What are Ashdod port and Erez crossing, how will they operate?
Ashdod port, 32km (20 miles) north of Gaza, is one of Israel’s three main cargo ports and can handle more than 1.5 million containers a year.
Until now, Israel has restricted its use for the delivery of aid. In February, the head of the UNRWA, the UN agency for Palestinians, said Israel was blocking a Turkish shipment containing a month’s supply of food for a million Palestinians there.
The Erez crossing in between Israel and northern Gaza is the closest to Ashdod. Before the war, it was the only crossing point for people between Israel and Gaza.
It was used by Palestinians with permits to work in Israel, those who were approved to travel in exceptional humanitarian cases and some students and sportspeople. It was also used by staff from international aid organisations. It was attacked by Hamas on 7 October and has been closed since then.
However, so far, no details have been given of timings, quantities or the types of aid that will be permitted to enter Gaza, nor of how it will be distributed. As conditions have deteriorated, the delivery of aid has been accompanied by deadly violence.
There have been regular reports of shooting at Palestinians gathering to receive the little aid that has arrived in northern Gaza. The Hamas-run ministry of health in Gaza and local Palestinians have accused Israeli forces of firing on desperate people.
Israel has denied involvement, saying Palestinians have died in crushes, been run over by trucks and been shot by armed Palestinians, and that when Israeli troops have opened fire, it has been at people they have deemed “suspects”.

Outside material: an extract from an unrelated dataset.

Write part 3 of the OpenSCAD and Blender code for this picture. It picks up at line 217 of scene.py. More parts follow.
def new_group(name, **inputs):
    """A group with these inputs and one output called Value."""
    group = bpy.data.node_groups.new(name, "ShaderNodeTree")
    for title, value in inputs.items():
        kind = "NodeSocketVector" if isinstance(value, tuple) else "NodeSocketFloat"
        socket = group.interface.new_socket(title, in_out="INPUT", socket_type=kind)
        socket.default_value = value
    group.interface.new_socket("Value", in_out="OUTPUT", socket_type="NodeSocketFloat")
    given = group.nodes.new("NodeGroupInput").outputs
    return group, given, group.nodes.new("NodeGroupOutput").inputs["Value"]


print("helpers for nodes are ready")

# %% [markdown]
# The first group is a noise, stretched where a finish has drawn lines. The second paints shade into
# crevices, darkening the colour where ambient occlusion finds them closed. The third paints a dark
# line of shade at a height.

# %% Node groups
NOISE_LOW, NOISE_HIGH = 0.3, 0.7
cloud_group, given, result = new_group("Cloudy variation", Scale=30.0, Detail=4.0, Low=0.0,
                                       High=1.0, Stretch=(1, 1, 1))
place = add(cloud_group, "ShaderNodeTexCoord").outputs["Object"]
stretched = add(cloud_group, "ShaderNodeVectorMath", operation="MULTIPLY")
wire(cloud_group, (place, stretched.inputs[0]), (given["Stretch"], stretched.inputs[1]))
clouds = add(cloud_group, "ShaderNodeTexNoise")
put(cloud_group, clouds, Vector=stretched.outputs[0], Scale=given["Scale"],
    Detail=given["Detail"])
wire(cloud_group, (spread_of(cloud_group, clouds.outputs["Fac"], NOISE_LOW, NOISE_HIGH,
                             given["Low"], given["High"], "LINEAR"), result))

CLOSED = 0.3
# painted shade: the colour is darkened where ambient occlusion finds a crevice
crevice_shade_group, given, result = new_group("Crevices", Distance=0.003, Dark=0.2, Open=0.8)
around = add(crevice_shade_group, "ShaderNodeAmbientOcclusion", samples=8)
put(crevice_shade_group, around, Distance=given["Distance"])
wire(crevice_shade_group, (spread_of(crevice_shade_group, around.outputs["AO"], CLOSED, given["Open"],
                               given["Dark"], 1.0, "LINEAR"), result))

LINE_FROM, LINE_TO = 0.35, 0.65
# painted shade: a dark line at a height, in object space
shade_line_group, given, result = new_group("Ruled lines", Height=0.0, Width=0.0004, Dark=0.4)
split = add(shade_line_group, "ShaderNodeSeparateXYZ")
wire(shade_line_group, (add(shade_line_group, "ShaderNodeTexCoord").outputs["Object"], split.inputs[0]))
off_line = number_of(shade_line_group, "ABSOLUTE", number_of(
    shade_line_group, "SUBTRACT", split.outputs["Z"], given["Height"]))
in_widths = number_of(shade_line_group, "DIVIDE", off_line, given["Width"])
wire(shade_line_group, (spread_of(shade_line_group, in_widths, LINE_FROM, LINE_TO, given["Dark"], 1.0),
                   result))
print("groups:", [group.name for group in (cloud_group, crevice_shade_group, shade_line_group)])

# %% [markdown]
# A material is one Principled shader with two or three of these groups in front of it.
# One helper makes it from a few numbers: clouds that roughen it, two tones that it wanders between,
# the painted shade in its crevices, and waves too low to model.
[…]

Blame game over food shortages
The UN says children in northern Gaza are starving to death and famine is looming. The quickest, most effective way to get aid into the territory is overland - but the entry of trucks via two crossings in southern Gaza has so far not met the need for food.

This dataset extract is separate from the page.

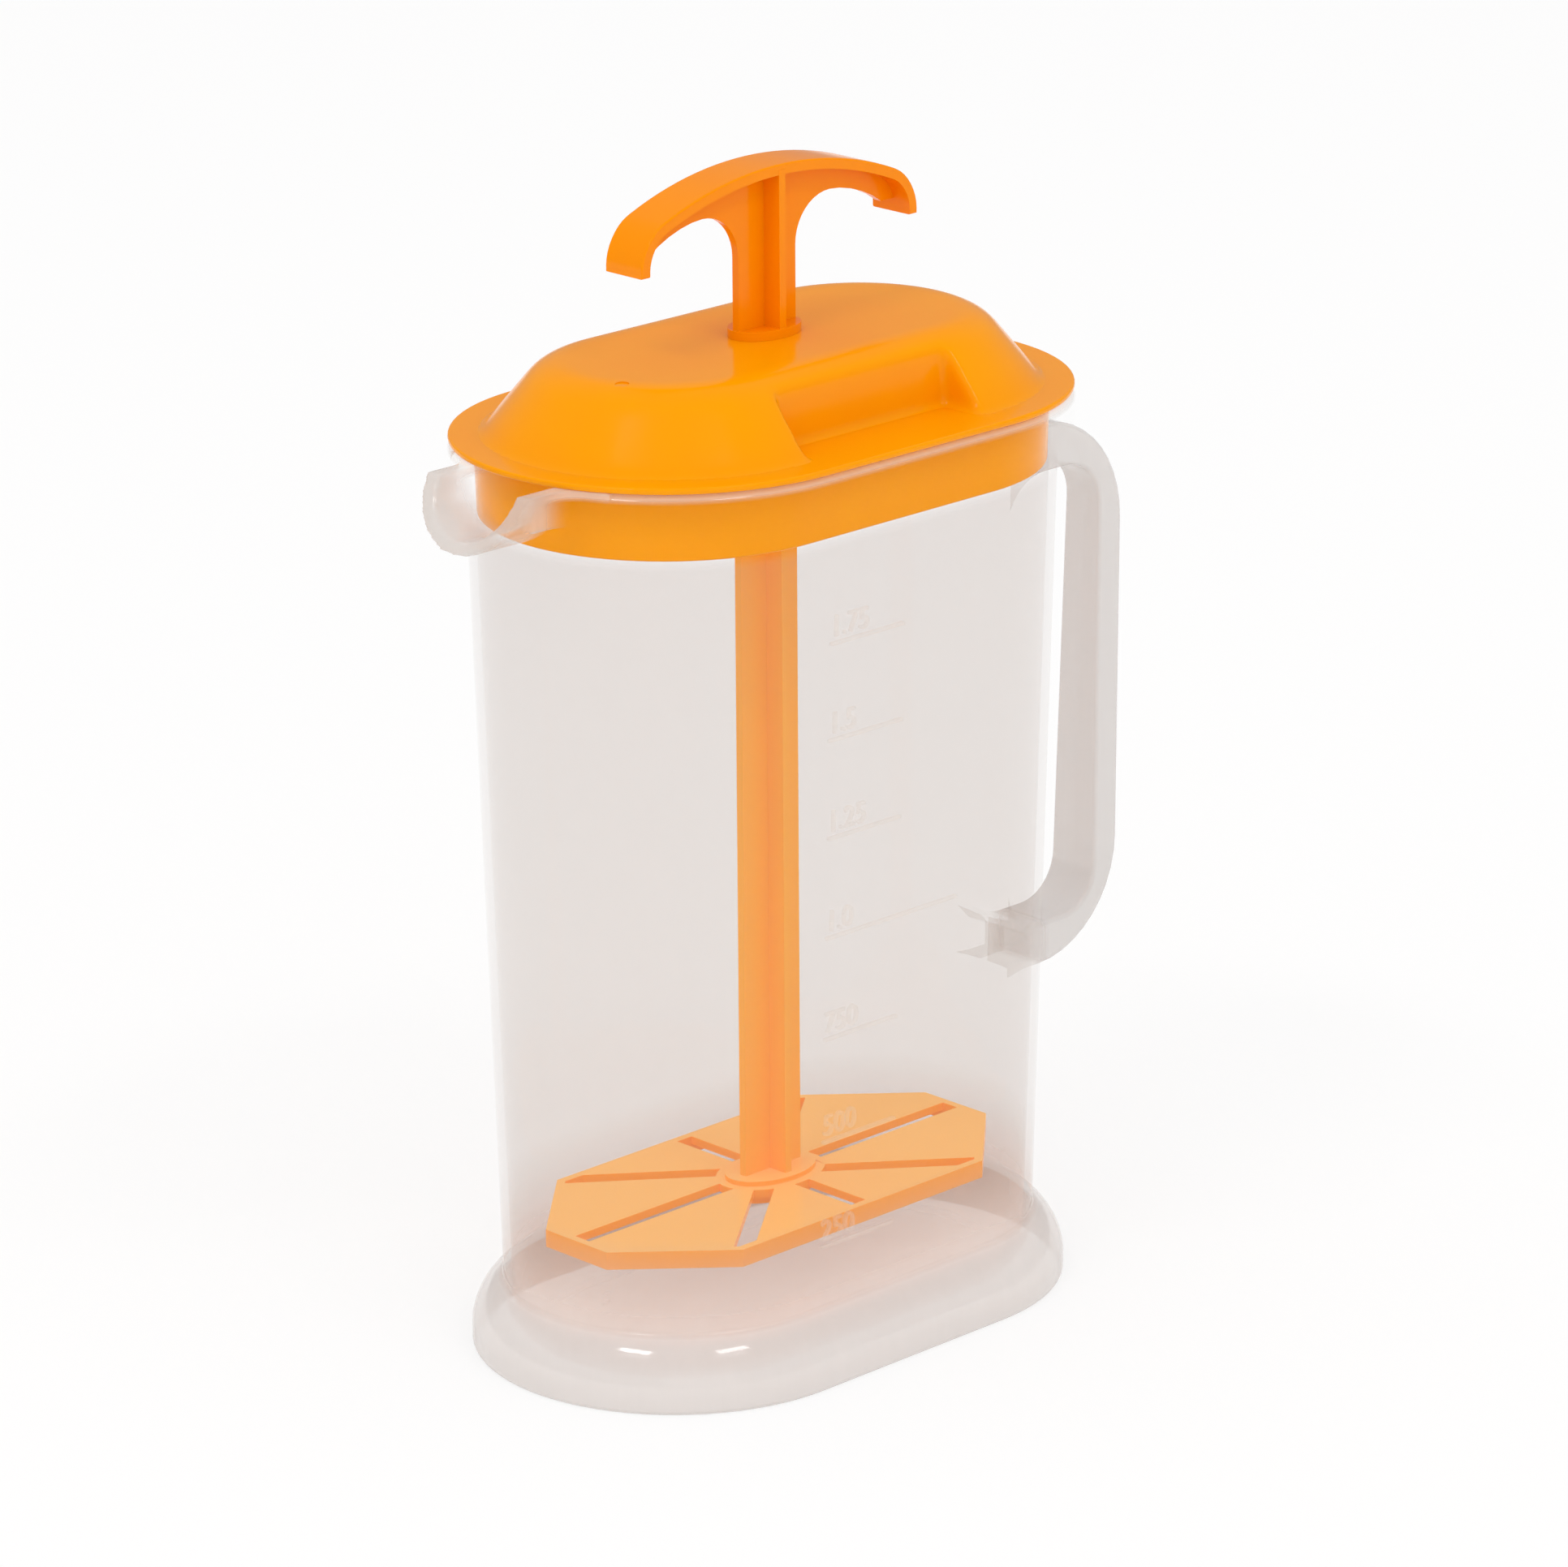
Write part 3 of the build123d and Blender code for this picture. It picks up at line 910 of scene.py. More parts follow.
@dataclass
class JugShell:
    """The jug: wall, floor, hollow foot, rolled rim, spout and loop handle in one moulding."""

    oval: Oval = field(default_factory=Oval)
    wall: float = 2.0
    radius_at_base: float = 40.6
    draft: float = 0.02735
    floor_underside: float = 3.0
    floor_top: float = 5.0
    outer_corner: float = 10.0
    inner_corner: float = 8.0
    rim_top: float = 219.0
    rim_radius: float = 50.4
    rim_height: float = 9.4
    rim_lower_round: float = 3.4
    rim_upper_round: float = 3.2
    rim_crook: float = 0.5
    mouth_round: float = 0.8
    foot_radius: float = 48.6
    foot_wall: float = 2.2
    foot_top: float = 17.2
    foot_curve: float = 14.0
    foot_shoulder: float = 12.75
    foot_crook: float = 1.2
    foot_edge: float = 1.4
    foot_inner_edge: float = 0.55
    foot_inner_rise: float = 2.0
    foot_inner_drop: float = 1.0
    spout_tip: float = 96.6
    spout_lean: float = 0.55
    spout_half_width: float = 16.6
    spout_depth: float = 14.4
    spout_side: float = 4.2
    spout_floor: float = 2.8
    spout_inside: float = 66.0
    channel_inside: float = 65.0
    bowl_steps: int = 32
    spout_flare: float = 8.0
    flare_width: float = 9.4
    flare_inset: float = 0.4
    flare_lap: float = 3.0
    flare_thinner: float = 1.0
    spout_grain: float = 0.55
    spout_melt: int = 10
    handle_reach: float = 113.9
    handle_top: float = 199.4
    handle_bottom: float = 65.0
    handle_round: float = 27.5
    handle_top_width: float = 10.6
    handle_bottom_width: float = 15.3
    handle_edge: float = 1.2
    grip_thickness: float = 7.9
    finger_top: float = 187.5
    finger_bottom: float = 75.4
    finger_round: float = 11.0
    root_round: float = 13.0
    root_depth: float = 5.0
    flange_half_width: float = 8.6
    flange_length: float = 9.0
    flange_thickness: float = 2.4
    flange_spread: float = 1.0
    pocket_bend: tuple[float, float] = (1.0, 1.2)
    pocket_rise: float = 2.0
    root_web: float = 2.4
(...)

Humanitarian agencies, Israel’s allies and other countries have accused Israel of not doing enough to ensure that food gets to those who need it. Some have accused Israel of using starvation as a weapon of war.
All aid for Gaza is subject to strict Israeli security checks aimed at preventing anything that could be used by Hamas from entering. But aid groups say these are complex and arbitrary, causing major delays.
Israel has denied impeding the entry of aid to Gaza and accuses aid organisations of failing to distribute it.
Cogat, the Israeli body that co-ordinates humanitarian aid to Gaza, said on 1 April that an average of 140 trucks a day carrying food entered Gaza. It said this was more than the 70 trucks carrying food specifically that entered Gaza before the war (500 trucks in total entered Gaza each day before the war).
But military operations and the breakdown of social order have severely hampered aid distribution, while Gaza’s food production has also been reduced to almost nothing, with farms, bakeries and factories destroyed or inaccessible.
Israel has also banned the UN’s Palestinian refugee agency, UNRWA, from delivering aid to northern Gaza over allegations it made that some UNRWA staff took part in the 7 October Hamas attack that sparked the current war. Cogat said Israel would work with organisations that “are not involved in terror”.
German Foreign Minister Annalena Baerbock said Israel had “no more excuses” to delay aid getting into Gaza after Israel agreed to open new routes.
“We expect the Israeli government to implement its announcements quickly,” she said.